The statement explained that the ban only concerned alcoholic content in sachet or PET bottles less than 200ml.
It stated: “AFBTE and DIBAN signed an agreement with MOH and NAFDAC and FCCPC in 2018 December that they will phase out production of alcohol in sachet and PET bottles less than 200 ml by January 31, 2024. “The agreement document is available. A five-year phase out notice should be sufficient.
“Nigeria was one of the 193 Member States of WHO that reached an historical consensus on a global strategy to reduce the harmful use of alcohol by adopted resolution WHA63.13 at the Sixty-third session of the World Health Assembly, held in Geneva in 2010.
‘This was seven years before my time, an agreement signed by Nigeria with other nations that we will protect youth by making alcohol not easily reachable and accessible.”
Meanwhile, DIBAN has alleged that multinational beer manufacturers in the country were behind the ban of the product.
The operators made this allegation during a press conference in Lagos State, where they insisted that banning the production of alcoholic beverages in sachets and less than 200ml PET bottles would wipe out 5.5 million direct and indirect jobs, devastate over N800 billion investments in the sub-sector and undermine the country’s banking system because most of the investments were executed with borrowed funds from Nigerian and foreign financial institutions.
Executive Secretary of DIBAN, Mr. John Ichue, claimed that of late, beer manufacturers have not been doing well in terms of market share and has been recording losses in their financials in the five past years.
Ichue said: “The undertone here is that they are directly responsible for what is going on (the ban). The idea is to get us out of business and take over our businesses. That is the agenda of the beer group. I want the press to realise that this is the direction they are going (sic).”

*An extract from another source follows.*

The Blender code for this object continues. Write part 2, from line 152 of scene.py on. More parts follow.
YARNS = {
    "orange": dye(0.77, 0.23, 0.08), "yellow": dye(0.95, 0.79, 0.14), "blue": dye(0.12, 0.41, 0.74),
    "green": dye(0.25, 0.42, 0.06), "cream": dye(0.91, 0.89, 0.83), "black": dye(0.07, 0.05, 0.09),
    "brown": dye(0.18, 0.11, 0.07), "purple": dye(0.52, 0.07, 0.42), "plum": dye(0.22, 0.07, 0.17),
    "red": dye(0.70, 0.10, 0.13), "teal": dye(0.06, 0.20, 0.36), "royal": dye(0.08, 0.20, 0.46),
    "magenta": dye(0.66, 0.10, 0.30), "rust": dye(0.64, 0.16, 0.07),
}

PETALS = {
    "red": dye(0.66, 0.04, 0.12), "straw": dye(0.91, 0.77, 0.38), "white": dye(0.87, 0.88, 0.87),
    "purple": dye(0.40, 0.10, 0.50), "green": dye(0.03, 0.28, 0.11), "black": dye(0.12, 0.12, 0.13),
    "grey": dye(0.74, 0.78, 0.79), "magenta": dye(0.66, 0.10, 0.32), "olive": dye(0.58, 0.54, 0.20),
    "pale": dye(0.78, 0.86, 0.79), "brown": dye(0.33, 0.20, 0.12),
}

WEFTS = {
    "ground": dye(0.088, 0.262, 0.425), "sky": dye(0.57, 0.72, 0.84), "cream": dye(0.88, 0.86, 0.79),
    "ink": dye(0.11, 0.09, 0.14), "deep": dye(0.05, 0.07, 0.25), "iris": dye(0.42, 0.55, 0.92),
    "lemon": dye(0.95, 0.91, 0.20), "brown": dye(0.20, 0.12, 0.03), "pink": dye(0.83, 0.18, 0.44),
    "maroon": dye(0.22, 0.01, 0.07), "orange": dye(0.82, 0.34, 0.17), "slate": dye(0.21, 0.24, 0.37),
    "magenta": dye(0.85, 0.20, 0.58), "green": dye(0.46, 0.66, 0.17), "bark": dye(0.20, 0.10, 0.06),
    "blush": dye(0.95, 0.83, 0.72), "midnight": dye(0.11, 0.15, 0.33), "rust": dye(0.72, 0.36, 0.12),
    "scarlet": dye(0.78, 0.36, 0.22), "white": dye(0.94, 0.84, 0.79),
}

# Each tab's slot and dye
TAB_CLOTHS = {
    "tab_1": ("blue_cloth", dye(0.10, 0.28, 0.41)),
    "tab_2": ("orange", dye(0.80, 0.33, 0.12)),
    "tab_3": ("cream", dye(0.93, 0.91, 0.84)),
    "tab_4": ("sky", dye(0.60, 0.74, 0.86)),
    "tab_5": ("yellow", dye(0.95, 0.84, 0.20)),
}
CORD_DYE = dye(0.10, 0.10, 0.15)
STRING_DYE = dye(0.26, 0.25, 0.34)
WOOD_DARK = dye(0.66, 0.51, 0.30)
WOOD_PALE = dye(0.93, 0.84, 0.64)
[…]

He alleged that the multinationals had tried the strategy in Kenya, Uganda and Tanzania but failed in all the countries.
According to him, “what is happening is that there is a group out there that is putting pressure on the Director General of NAFDAC just to sustain their business. And that is what is playing out.
“We should know that most players in our sub-sector are indigenous players. The multinationals want to take our business. And that is the strategy. But by the grace of God that will not happen.”

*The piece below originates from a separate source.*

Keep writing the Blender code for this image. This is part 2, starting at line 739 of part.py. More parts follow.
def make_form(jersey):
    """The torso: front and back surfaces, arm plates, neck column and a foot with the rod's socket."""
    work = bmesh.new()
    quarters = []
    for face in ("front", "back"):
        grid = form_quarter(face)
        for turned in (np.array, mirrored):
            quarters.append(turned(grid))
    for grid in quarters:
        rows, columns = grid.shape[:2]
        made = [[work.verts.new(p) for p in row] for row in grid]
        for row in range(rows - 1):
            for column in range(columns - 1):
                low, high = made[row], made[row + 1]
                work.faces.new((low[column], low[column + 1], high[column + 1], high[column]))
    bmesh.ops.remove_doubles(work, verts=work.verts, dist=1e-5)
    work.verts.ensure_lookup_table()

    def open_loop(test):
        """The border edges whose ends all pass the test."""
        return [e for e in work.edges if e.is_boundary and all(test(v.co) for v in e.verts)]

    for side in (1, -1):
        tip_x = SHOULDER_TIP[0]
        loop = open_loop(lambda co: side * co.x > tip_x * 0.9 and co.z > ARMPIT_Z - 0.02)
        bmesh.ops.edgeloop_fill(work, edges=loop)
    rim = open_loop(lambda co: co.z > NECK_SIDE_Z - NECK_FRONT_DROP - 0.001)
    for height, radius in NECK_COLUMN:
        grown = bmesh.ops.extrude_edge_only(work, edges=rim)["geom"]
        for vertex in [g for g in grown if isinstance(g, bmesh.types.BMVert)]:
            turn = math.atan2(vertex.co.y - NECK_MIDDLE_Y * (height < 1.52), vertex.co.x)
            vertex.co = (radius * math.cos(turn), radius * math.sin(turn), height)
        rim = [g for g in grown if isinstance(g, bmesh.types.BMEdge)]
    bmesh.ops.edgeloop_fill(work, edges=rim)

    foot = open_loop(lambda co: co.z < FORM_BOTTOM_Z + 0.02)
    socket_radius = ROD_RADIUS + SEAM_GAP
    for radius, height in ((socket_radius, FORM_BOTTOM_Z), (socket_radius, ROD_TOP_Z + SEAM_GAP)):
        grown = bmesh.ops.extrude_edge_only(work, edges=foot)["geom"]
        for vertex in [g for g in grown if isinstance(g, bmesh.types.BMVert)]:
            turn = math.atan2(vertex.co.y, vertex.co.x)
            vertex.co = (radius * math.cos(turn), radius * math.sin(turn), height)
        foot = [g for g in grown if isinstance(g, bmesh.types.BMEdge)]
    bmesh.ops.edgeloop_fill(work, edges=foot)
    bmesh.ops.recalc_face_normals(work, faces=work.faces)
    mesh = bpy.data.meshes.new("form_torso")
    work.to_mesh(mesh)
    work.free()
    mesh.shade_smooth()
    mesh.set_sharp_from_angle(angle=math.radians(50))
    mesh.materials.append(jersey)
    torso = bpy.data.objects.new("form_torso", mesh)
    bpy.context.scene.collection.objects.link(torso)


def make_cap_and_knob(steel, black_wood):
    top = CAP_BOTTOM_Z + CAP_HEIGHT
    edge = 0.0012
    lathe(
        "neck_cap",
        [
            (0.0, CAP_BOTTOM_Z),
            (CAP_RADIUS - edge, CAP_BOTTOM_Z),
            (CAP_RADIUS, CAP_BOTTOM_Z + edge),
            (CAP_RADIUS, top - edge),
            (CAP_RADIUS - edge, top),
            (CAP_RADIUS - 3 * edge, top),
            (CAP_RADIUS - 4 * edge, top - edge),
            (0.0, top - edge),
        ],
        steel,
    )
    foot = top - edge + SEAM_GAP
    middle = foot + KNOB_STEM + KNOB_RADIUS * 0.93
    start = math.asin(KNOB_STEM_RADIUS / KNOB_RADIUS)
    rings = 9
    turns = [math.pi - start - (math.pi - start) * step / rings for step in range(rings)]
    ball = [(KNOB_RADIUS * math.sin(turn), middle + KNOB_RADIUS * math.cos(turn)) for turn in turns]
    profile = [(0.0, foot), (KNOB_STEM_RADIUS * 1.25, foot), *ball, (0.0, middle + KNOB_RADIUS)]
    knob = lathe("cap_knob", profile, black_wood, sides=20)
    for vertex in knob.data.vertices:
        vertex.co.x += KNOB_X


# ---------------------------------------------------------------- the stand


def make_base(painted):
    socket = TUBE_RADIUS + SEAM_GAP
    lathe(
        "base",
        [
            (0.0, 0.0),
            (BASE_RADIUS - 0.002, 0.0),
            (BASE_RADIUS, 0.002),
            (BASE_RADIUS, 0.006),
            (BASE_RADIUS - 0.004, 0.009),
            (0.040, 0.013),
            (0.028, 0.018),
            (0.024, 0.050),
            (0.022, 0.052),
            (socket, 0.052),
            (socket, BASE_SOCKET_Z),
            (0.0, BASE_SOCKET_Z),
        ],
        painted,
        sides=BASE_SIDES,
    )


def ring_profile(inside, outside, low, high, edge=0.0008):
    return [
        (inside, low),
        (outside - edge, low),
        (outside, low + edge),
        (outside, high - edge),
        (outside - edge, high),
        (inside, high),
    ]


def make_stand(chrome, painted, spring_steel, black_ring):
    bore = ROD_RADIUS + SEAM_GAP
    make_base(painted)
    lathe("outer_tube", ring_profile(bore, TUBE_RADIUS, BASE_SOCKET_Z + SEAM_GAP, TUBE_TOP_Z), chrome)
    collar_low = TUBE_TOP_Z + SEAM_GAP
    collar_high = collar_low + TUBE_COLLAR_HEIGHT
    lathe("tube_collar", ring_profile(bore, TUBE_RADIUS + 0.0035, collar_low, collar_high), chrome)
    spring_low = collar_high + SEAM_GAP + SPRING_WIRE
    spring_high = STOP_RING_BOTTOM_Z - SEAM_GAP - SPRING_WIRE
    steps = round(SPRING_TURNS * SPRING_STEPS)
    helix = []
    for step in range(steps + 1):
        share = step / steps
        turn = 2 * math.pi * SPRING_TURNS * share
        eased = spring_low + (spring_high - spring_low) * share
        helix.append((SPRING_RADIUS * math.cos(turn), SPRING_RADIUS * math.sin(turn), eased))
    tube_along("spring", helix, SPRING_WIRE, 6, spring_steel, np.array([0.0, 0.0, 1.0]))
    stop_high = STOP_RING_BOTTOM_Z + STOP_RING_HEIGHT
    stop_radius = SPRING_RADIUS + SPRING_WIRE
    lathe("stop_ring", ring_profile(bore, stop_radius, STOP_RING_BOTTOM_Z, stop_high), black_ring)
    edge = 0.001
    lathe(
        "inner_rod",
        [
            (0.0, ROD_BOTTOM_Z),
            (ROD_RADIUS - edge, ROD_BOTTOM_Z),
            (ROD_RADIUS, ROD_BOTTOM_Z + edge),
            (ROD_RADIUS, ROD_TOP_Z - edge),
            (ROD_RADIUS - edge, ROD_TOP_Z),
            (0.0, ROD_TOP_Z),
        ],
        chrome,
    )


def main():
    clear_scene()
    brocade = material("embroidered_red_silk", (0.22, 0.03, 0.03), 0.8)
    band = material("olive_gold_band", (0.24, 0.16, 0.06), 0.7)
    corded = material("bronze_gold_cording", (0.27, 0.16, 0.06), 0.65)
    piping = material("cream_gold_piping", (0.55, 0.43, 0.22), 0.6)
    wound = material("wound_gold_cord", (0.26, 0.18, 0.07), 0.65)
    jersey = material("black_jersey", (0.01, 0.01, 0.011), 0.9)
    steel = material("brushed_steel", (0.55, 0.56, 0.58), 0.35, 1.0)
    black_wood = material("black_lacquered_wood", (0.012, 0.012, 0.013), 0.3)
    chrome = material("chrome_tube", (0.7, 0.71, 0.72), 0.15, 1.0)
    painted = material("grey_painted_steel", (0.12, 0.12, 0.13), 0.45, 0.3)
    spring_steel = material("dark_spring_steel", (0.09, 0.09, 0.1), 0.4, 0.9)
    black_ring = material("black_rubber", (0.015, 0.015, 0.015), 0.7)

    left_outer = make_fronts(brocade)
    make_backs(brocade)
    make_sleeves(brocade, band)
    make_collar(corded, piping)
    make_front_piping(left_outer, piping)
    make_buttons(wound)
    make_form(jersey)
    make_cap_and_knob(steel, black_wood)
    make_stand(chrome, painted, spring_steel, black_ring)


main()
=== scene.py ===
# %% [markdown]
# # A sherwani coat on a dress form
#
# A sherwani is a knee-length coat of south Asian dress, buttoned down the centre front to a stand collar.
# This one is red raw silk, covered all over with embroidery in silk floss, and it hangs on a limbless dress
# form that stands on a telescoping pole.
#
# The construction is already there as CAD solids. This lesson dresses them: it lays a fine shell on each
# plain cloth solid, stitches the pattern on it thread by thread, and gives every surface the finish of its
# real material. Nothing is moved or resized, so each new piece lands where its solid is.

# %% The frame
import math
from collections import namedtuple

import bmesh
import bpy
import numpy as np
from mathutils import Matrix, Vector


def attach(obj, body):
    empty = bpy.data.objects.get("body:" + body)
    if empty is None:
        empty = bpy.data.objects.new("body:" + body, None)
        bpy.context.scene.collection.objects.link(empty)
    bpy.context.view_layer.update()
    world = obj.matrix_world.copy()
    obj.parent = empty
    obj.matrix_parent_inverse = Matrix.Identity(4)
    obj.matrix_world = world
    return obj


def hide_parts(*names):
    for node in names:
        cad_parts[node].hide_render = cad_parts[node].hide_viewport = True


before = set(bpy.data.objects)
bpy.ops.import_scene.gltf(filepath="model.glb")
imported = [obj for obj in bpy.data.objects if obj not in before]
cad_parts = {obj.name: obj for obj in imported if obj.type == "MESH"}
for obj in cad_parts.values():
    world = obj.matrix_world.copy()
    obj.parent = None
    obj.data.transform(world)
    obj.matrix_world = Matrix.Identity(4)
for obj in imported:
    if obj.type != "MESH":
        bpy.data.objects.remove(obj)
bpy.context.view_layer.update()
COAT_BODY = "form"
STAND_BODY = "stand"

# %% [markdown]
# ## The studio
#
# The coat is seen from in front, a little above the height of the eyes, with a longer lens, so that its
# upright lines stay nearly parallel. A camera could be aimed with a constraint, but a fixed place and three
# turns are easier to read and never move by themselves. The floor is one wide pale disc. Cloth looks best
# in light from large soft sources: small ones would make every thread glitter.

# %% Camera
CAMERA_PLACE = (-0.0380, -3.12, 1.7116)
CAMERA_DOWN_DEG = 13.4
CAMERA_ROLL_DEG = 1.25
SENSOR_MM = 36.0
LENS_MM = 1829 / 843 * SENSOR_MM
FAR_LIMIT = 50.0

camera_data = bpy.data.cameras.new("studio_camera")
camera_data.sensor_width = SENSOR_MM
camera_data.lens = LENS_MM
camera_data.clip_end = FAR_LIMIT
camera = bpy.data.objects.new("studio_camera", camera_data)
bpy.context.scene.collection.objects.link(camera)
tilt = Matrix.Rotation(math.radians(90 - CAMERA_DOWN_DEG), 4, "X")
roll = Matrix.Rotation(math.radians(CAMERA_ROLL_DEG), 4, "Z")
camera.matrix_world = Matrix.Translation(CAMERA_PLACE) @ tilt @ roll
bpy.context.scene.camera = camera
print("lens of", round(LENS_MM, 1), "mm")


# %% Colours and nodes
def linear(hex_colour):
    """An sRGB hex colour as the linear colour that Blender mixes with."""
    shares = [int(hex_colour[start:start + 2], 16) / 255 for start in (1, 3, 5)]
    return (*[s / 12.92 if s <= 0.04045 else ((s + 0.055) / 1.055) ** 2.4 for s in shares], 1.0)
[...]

He added: “The government is currently working on National Alcohol Policy (NAP). The sub-committee of this policy will start their work this week. And we have asked the NAFDAC to please stay action until the NAP is put in place.
“The ministerial committee that is made up of 24 MDAs has also asked NAFDAC to stay action on the ban.
“Only NAFDAC out of the 24 members of the committee is pushing for a ban. That tells that there is more to it than meets the eye,” Ichue said.
Speaking in the same vein, the Chief Executive Officer of Stellar Beverages Limited, Mr. Ghandi Anandan, warned that any restriction by NAFDAC that would take away the means of consuming alcoholic products in moderation, preferably in smaller packages, would be unproductive.
Anandan said: “NAFDAC is pursuing moderation through availability of bigger sizes that will ensure consumption of larger quantities. This logic, in practicality, does not work.
“Alcohol, like any other food and beverage, has to be taken in moderation. Small is good. Smaller sizes ensure responsible drinking. On the other side big sizes actually encourage excessive consumption.”
He asked: “If you want to ban sachets, why do you not ban beer also? We are all NAFDAC registered products that have been on sale for years. Why do you want to stop us now? Does it have anything to do with the beer industry losing sales?”
The Chairman of DIBAN, Mr. Patrick Anegbe, told journalists that the association was on the same page with the NAFDAC as far as checkmating underage access to alcohol is concerned.
Anegbe, who is also the chief executive officer Intercontinental Distillers, said: “The only difference between us and NAFDAC is the strategy that NAFDAC is trying to employ. It believes in outright ban, which we have said no to.”
The Chief Executive Officer of Grand Oak Industries, Mr. Wale Majaolagbe, said introduction of sachet alcohol beverage by reputable companies eliminated the occurrence of sudden deaths during parties due to consumption of illicit beverages, adding that NAFDAC was not working in line with Tinubu’s Renewed Hope agenda.
The Director General of Manufacturers Association of Nigeria (MAN), Mr. Segun Ajayi-Kabir, highlighted the negative impact the NAFDAC’s directive would have on its members.
He said: “The association is deeply concerned about the ban imposed on spirit drinks in sachets and PET bottles less than 200ml. More disturbing is the fact that adequate consideration was not given to the impact such move would have on the manufacturers, the workers, the citizenry and the economy.”